So, as a Baby Boomer, Tony is largely a classic rock guy, with the Eagles or Pink Floyd on the radio or haphazardly singing “Whiter Shade of Pale” in his kitchen. His daughter Meadow watches a video by Morphine, his son A.J. blasts Slipknot and his wife Carmella dreams beyond the less-pleasant portions of her everyday life to the soaring vocals of Andrea Bocelli. His mom likes Connie Francis (not that you could tell that Livia Soprano enjoyed anything). Uncle Junior has a soft spot for the old Italian ballads, while Paulie Walnuts’s “song” is, hilariously, “Nancy (With the Laughing Face).”

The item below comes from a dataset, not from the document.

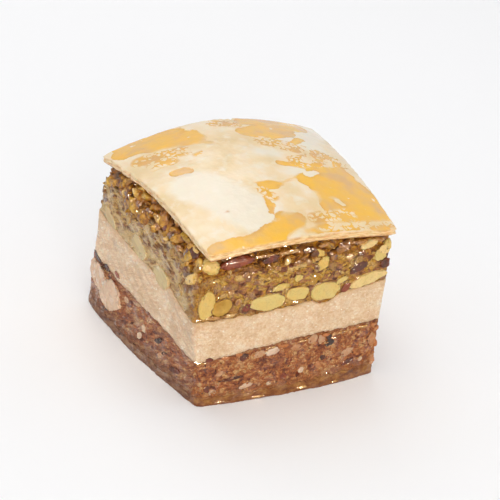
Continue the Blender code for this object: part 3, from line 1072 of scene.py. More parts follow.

But amidst those character-building soundtrack choices, Chase and his creative team sought to underscore and enhance the developments of The Sopranos with the perfectly chosen song. Their batting average was incredible. Some tracks set the tone for an episode, a subplot or even an entire season. Others closed the book on a character’s arc (and, sometimes, life). If a well-worn rock nugget was placed in an episode, its use was often radically different from the way it might have been previously dispatched on screen. If a lesser-known tune was earmarked, devoted viewers could never hear it again without recalling of any number of fateful Sopranos plot points.

Come to think of it, that pretty much goes for the well-known songs too. And it certainly pertains to all 20 of the tracks below.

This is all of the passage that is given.